Some Lebanese-Australian women I have spoken to say they feel far more free here than in Australia, that Lebanese society has liberalised even as the diaspora has clung to tradition. Certainly Lebanese women are just as likely to be found frequenting nightclubs and political rallies as men.
But it is a kind of superficial freedom that can be extinguished at any moment. Male relatives can legally bar women from leaving the country, and, while there is a thriving gay scene, homosexuality is still punishable under a murky law that prohibits “sexual intercourse contrary to the order of nature”.

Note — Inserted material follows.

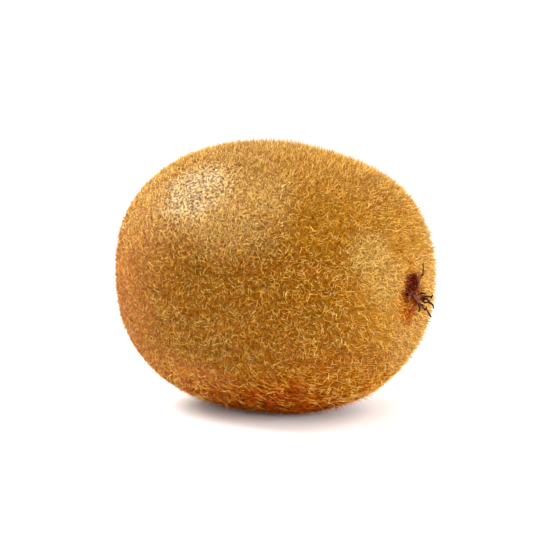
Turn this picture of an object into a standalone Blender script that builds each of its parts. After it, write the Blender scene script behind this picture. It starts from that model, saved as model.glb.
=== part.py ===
"""A whole kiwi fruit lying on its side, in metres, +Z up.

The long axis runs along X, with the blossom end and its dried styles at +X and the
stalk's scar at -X. The fruit rests on a small flat spot, and the origin is the middle of
the foot of its bounding box.
"""

import bisect
import math
import random

import bmesh
import bpy
from mathutils import Vector

MM = 0.001

# The bare skin, without its hair
LENGTH = 61.6 * MM
WIDTH = 54.2 * MM
HEIGHT = 52.4 * MM
ROUNDNESS = 2.42  # exponent of the outline: 2 is an ellipse, more is blunter
ROUNDNESS_ROUND = 2.07  # the same for the cross-section
WIDEST_AT = -0.017  # of half the length, towards the stalk
BELLY = 0.025  # how much deeper the lower half is than the upper
STEM_LEAN = -0.032  # slope of the stalk's end, which isn't quite square to the axis
# Where the fruit is a little flatter: which way each place faces, and how deep it is
FLATS = (
    ((0.37, 0.38, 0.85), 0.97 * MM),
    ((-0.85, -0.52, 0.0), 0.55 * MM),
)
FLAT_SPREAD = 0.05
FLAT_SPOT_DEPTH = 0.4 * MM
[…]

Freedom seems to me almost a negotiation, as though there is an unspoken acquiescence between the people and their government
Yet, there is a lust for life here that is irresistible. People may resent the rent but owning a house with a crushing mortgage is not considered a rite of passage. Nor is renovating the bathroom and sending your kids to private school. Living for the moment, locals rarely go out for dinner before 9pm and don’t wait for the weekend to party, perhaps because they don’t fully trust the weekend will arrive.
Who would have thought that Arabs, the people we regard with that peculiar combination of fear and pity could be so uninhibited?
Rather than something you either have or you don’t, freedom seems to me almost a negotiation, as though there is an unspoken acquiescence between the people and their government. Because political systems are notoriously difficult to overturn - just ask the Arab Spring activists - it must be negotiated within the current framework.
In control of the big picture, the Lebanese government appears to permit more everyday civil liberties than we enjoy at home, for example, rarely enforcing traffic and smoking laws. Meanwhile, Australians seem so sure of their political freedom, we treat encroaches on civil liberties as inconsequential. How else to explain the sheer ridiculousness of the NSW government prohibiting us from buying a bottle of wine at certain times? Or our acceptance of overreaching and anti-democratic protest laws?
Freedom is complex. All of which makes the West’s tendency to reduce it to the clothing women wear seem rather quaint as well as ethnocentric.